Two books that are indispensable are Joseph Mausbach's 'Die Ethik des heiligen Augustinus,' two volumes (Freiburg, 1909), and Ernest Troeltsch, ' Augustin, die christliche Antike und die Mittelalter' (1915). The latter is written in strong reaction against the view of Augustine as essentially mediæval. Mausbach writes an apologetic of S. Augustine against all who, like Ritschl, make him hostile to the State and to culture.

An American, Dr. Anson, wrote on the sources of the first ten books, and Dr. Frick has discussed those of the eighteenth.

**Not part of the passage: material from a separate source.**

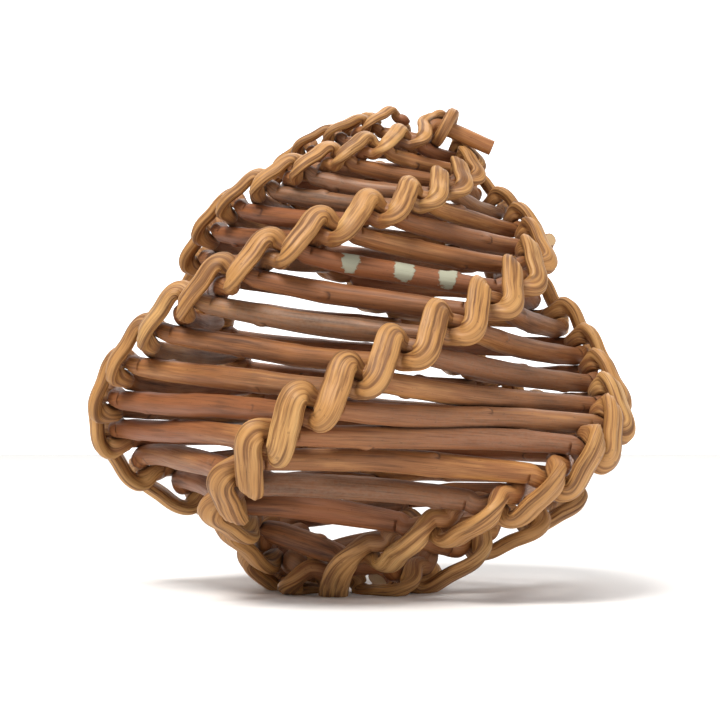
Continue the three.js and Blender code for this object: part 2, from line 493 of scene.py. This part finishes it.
skins = {}
touchPoints = []
for index, (name, stations, start, end) in enumerate(rodPlan):
    buds = budsFor(start, end)
    path = smoothPath(stations, buds, index + 1)
    skins[name] = (path, rodSurface(path, buds, index + 1))
    for k in range(0, len(path["at"]), 2):
        radius = min(path["width"][k], path["depth"][k]) * pathLook["grow"]
        touchPoints.append((index, k, path["at"][k], radius, path["length"][k]))
print("paths laid:", {name: len(path["at"]) for name, (path, skin) in skins.items()})

tree = kdtree.KDTree(len(touchPoints))
for k, point in enumerate(touchPoints):
    tree.insert(Vector(point[2]), k)
tree.balance()


contactShadeLook = {
    "search": 8.0,  # how far round a ring other rods are looked for
    "ownLength": 14,  # nearer than this along the same rod is not another rod
    "gap": 1.6,  # the shade between rods fades out over this
}


def paintedShadeNearRods(index, path, points):
    # painted shade: 1 where the skin touches another rod, fading out over a short gap
    result = np.zeros(points.shape[:2])
    for ring in range(len(points)):
        near = []
        for co, k, away in tree.find_range(Vector(path["at"][ring]), contactShadeLook["search"]):
            other = touchPoints[k]
            if other[0] != index or abs(other[4] - path["length"][ring]) > contactShadeLook["ownLength"]:
                near.append(other)
        if near:
            centres = np.array([other[2] for other in near])
            radii = np.array([other[3] for other in near])
            away = np.linalg.norm(points[ring][:, None, :] - centres[None, :, :], axis=2)
            gaps = away - radii[None, :]
            result[ring] = np.clip(1 - gaps.min(axis=1) / contactShadeLook["gap"], 0, 1)
    return result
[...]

A good account will be found in Dr. Cunningham's Hulsean Lectures (1885), 'S. Austin and his Place in the History of Christian Thought.' Dr. Carlyle in his 'History of Political Theories in the West' says surprisingly little. Professor Dunning says even less in his 'History of Political Thought.' There is an unsympathetic dissertation from Geneva by F. Thomas, 'S. Augustin, La Cité de Dieu' (1886). Harnack in the 'History of Dogma ' says some important things on the same lines as Ritschl and Gierke. Beard has some pages in his book on the Reformation. The former German Chancellor, Count Georg von Hertling, has a book on Augustine ('Der Untergang der antiken Kultur, Augustin,' 1902) in the series 'Weltgeschichte in Karakterbilden'; the pp. 98 and sqq. treat of the 'De Civitate Dei.' He declares this to be the most potent in influence of all S. Augustine's works. Hertling takes the view which I have taken in Lectures III and IV, and refuses to identify the two cities sans phrase with Church and State. Roundly he declares that of any hostility to the State on the part of the Church, Augustine knew nothing. A large book on Augustine ('Augustinus,' Paderborn, 1898) by Cardinal Rauscher, and published after his death, may be mentioned. Theo Sommerlad's two works, 'Das Wirtschaftsprogramm der Kirche des Mittelalters' (Leipzig, 1903) and 'Die wirtschaftliche Thätigkeit der Kirche in Deutschland' (Leipzig, 1910), carry to the farthest point the notion of Augustine as the author of a system of gigantic social reform. Robert-son's 'Regnum Dei' may also be consulted. Much use therein is made of Reuter.